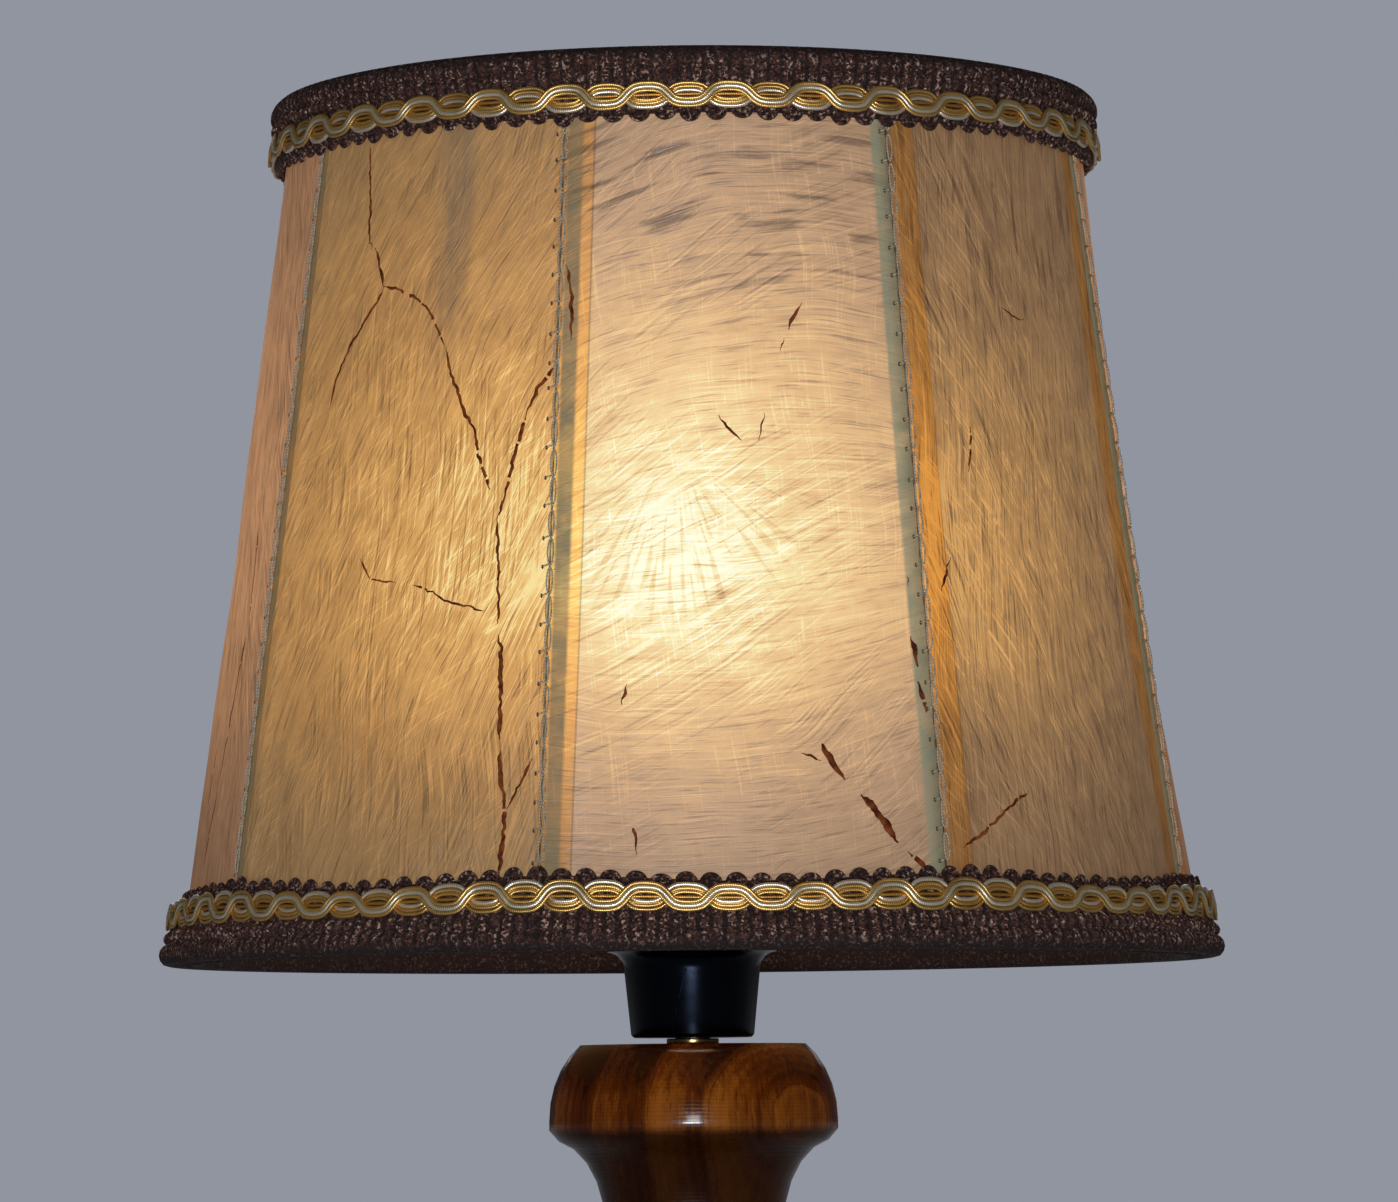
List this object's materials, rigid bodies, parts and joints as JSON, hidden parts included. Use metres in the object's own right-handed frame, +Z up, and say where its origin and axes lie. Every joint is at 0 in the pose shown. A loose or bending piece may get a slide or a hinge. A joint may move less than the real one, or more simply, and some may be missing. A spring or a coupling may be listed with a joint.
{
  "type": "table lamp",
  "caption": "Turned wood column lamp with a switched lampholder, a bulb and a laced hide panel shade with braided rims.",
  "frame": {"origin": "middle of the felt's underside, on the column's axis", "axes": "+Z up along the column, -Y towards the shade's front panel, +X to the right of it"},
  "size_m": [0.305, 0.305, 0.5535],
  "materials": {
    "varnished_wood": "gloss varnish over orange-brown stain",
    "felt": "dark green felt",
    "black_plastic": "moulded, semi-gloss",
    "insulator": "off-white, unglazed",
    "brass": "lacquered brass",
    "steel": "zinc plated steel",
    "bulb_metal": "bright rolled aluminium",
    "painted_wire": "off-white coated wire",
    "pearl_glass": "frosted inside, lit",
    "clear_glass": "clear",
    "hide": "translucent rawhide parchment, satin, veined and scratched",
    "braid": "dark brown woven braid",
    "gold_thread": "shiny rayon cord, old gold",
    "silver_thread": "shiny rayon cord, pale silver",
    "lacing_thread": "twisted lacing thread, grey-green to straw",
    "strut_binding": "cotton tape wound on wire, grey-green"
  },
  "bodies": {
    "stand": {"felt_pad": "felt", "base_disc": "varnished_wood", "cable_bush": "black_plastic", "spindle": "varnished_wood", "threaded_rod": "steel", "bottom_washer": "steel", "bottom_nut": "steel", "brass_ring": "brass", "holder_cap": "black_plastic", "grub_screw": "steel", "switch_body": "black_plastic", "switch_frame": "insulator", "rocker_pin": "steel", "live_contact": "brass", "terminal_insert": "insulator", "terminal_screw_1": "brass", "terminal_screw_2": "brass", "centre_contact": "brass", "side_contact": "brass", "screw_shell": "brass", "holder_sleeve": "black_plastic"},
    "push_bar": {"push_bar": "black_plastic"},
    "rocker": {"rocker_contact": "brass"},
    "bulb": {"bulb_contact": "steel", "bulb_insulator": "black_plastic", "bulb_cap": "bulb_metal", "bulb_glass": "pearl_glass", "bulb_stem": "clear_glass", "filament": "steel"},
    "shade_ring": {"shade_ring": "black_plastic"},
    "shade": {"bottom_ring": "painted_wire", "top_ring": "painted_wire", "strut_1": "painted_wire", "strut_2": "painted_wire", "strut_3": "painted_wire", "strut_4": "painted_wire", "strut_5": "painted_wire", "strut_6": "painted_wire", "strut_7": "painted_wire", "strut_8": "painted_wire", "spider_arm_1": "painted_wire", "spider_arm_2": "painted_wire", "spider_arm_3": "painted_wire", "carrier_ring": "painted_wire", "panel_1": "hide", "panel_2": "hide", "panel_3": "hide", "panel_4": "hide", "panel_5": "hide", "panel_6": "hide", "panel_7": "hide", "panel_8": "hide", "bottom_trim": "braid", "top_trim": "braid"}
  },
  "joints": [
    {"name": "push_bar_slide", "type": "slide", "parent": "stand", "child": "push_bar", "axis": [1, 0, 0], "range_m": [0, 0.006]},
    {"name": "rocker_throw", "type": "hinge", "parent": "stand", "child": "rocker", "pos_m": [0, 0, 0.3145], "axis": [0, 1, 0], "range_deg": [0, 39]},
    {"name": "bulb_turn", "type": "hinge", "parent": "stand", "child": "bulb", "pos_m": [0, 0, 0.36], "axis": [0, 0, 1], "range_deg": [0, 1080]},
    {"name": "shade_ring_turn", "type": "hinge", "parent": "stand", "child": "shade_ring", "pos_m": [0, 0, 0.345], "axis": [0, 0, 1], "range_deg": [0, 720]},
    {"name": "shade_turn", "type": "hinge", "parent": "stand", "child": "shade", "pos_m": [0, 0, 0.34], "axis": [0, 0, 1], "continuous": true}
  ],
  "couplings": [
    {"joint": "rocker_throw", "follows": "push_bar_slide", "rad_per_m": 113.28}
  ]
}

=== Task to carry out ===
Extract all of the material exactly as it is written.

=== Solution to the exercise ===
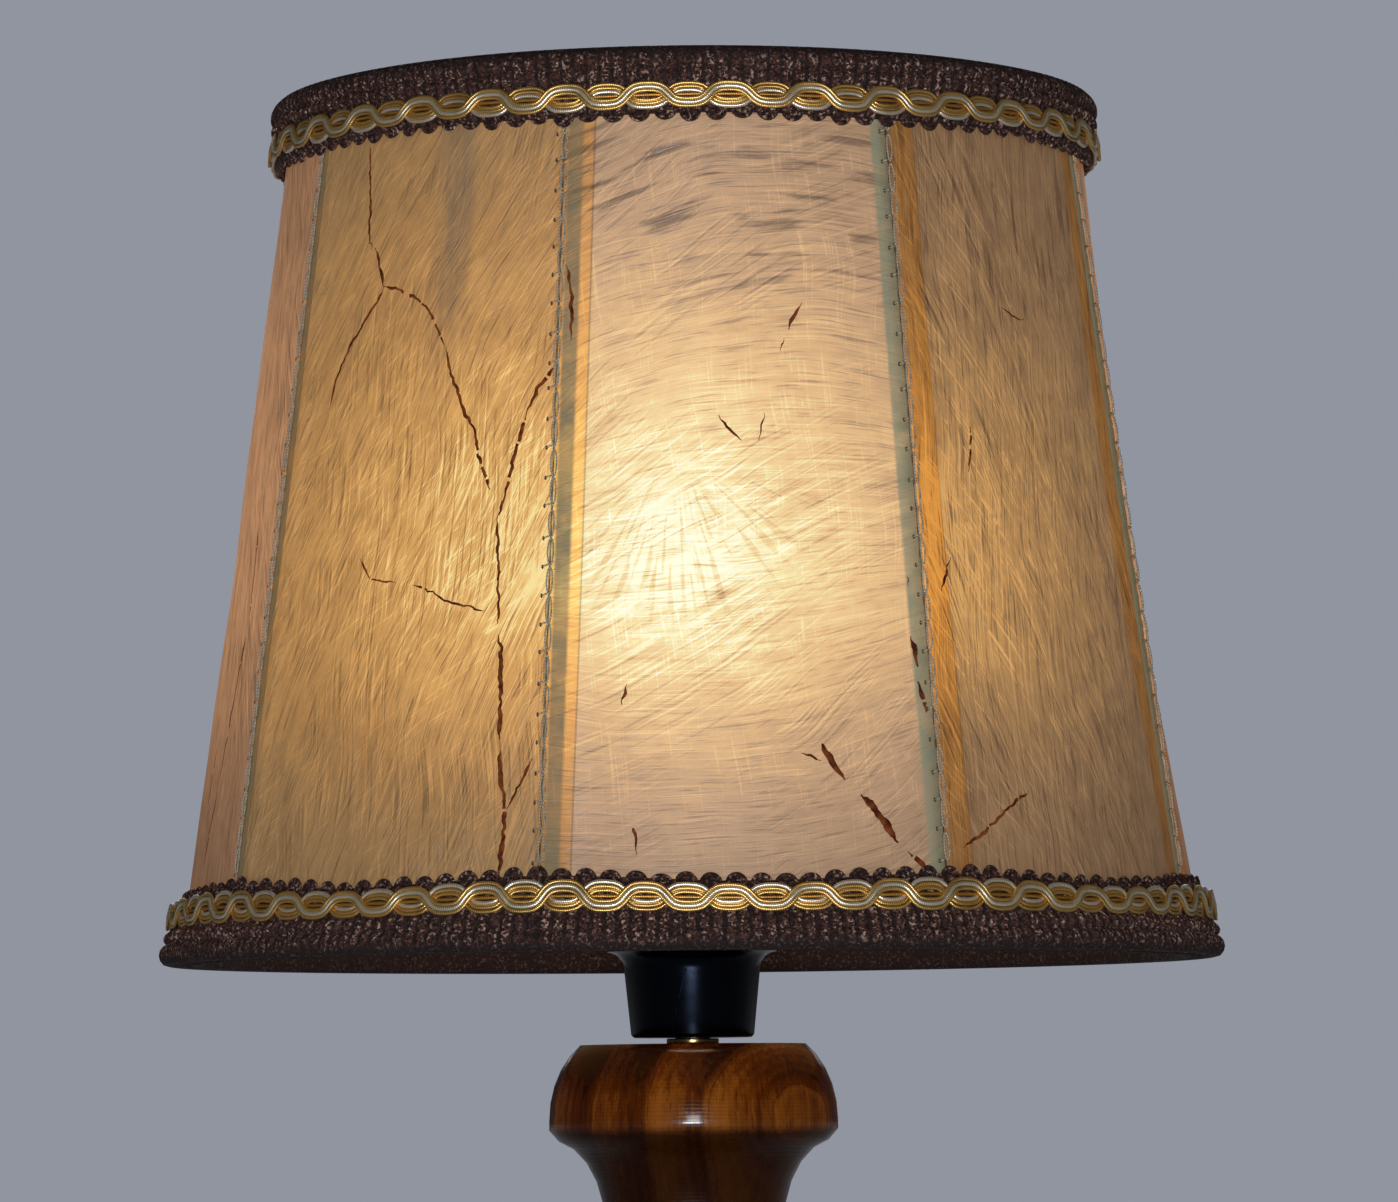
List this object's materials, rigid bodies, parts and joints as JSON, hidden parts included. Use metres in the object's own right-handed frame, +Z up, and say where its origin and axes lie. Every joint is at 0 in the pose shown. A loose or bending piece may get a slide or a hinge. A joint may move less than the real one, or more simply, and some may be missing. A spring or a coupling may be listed with a joint.
{
  "type": "table lamp",
  "caption": "Turned wood column lamp with a switched lampholder, a bulb and a laced hide panel shade with braided rims.",
  "frame": {"origin": "middle of the felt's underside, on the column's axis", "axes": "+Z up along the column, -Y towards the shade's front panel, +X to the right of it"},
  "size_m": [0.305, 0.305, 0.5535],
  "materials": {
    "varnished_wood": "gloss varnish over orange-brown stain",
    "felt": "dark green felt",
    "black_plastic": "moulded, semi-gloss",
    "insulator": "off-white, unglazed",
    "brass": "lacquered brass",
    "steel": "zinc plated steel",
    "bulb_metal": "bright rolled aluminium",
    "painted_wire": "off-white coated wire",
    "pearl_glass": "frosted inside, lit",
    "clear_glass": "clear",
    "hide": "translucent rawhide parchment, satin, veined and scratched",
    "braid": "dark brown woven braid",
    "gold_thread": "shiny rayon cord, old gold",
    "silver_thread": "shiny rayon cord, pale silver",
    "lacing_thread": "twisted lacing thread, grey-green to straw",
    "strut_binding": "cotton tape wound on wire, grey-green"
  },
  "bodies": {
    "stand": {"felt_pad": "felt", "base_disc": "varnished_wood", "cable_bush": "black_plastic", "spindle": "varnished_wood", "threaded_rod": "steel", "bottom_washer": "steel", "bottom_nut": "steel", "brass_ring": "brass", "holder_cap": "black_plastic", "grub_screw": "steel", "switch_body": "black_plastic", "switch_frame": "insulator", "rocker_pin": "steel", "live_contact": "brass", "terminal_insert": "insulator", "terminal_screw_1": "brass", "terminal_screw_2": "brass", "centre_contact": "brass", "side_contact": "brass", "screw_shell": "brass", "holder_sleeve": "black_plastic"},
    "push_bar": {"push_bar": "black_plastic"},
    "rocker": {"rocker_contact": "brass"},
    "bulb": {"bulb_contact": "steel", "bulb_insulator": "black_plastic", "bulb_cap": "bulb_metal", "bulb_glass": "pearl_glass", "bulb_stem": "clear_glass", "filament": "steel"},
    "shade_ring": {"shade_ring": "black_plastic"},
    "shade": {"bottom_ring": "painted_wire", "top_ring": "painted_wire", "strut_1": "painted_wire", "strut_2": "painted_wire", "strut_3": "painted_wire", "strut_4": "painted_wire", "strut_5": "painted_wire", "strut_6": "painted_wire", "strut_7": "painted_wire", "strut_8": "painted_wire", "spider_arm_1": "painted_wire", "spider_arm_2": "painted_wire", "spider_arm_3": "painted_wire", "carrier_ring": "painted_wire", "panel_1": "hide", "panel_2": "hide", "panel_3": "hide", "panel_4": "hide", "panel_5": "hide", "panel_6": "hide", "panel_7": "hide", "panel_8": "hide", "bottom_trim": "braid", "top_trim": "braid"}
  },
  "joints": [
    {"name": "push_bar_slide", "type": "slide", "parent": "stand", "child": "push_bar", "axis": [1, 0, 0], "range_m": [0, 0.006]},
    {"name": "rocker_throw", "type": "hinge", "parent": "stand", "child": "rocker", "pos_m": [0, 0, 0.3145], "axis": [0, 1, 0], "range_deg": [0, 39]},
    {"name": "bulb_turn", "type": "hinge", "parent": "stand", "child": "bulb", "pos_m": [0, 0, 0.36], "axis": [0, 0, 1], "range_deg": [0, 1080]},
    {"name": "shade_ring_turn", "type": "hinge", "parent": "stand", "child": "shade_ring", "pos_m": [0, 0, 0.345], "axis": [0, 0, 1], "range_deg": [0, 720]},
    {"name": "shade_turn", "type": "hinge", "parent": "stand", "child": "shade", "pos_m": [0, 0, 0.34], "axis": [0, 0, 1], "continuous": true}
  ],
  "couplings": [
    {"joint": "rocker_throw", "follows": "push_bar_slide", "rad_per_m": 113.28}
  ]
}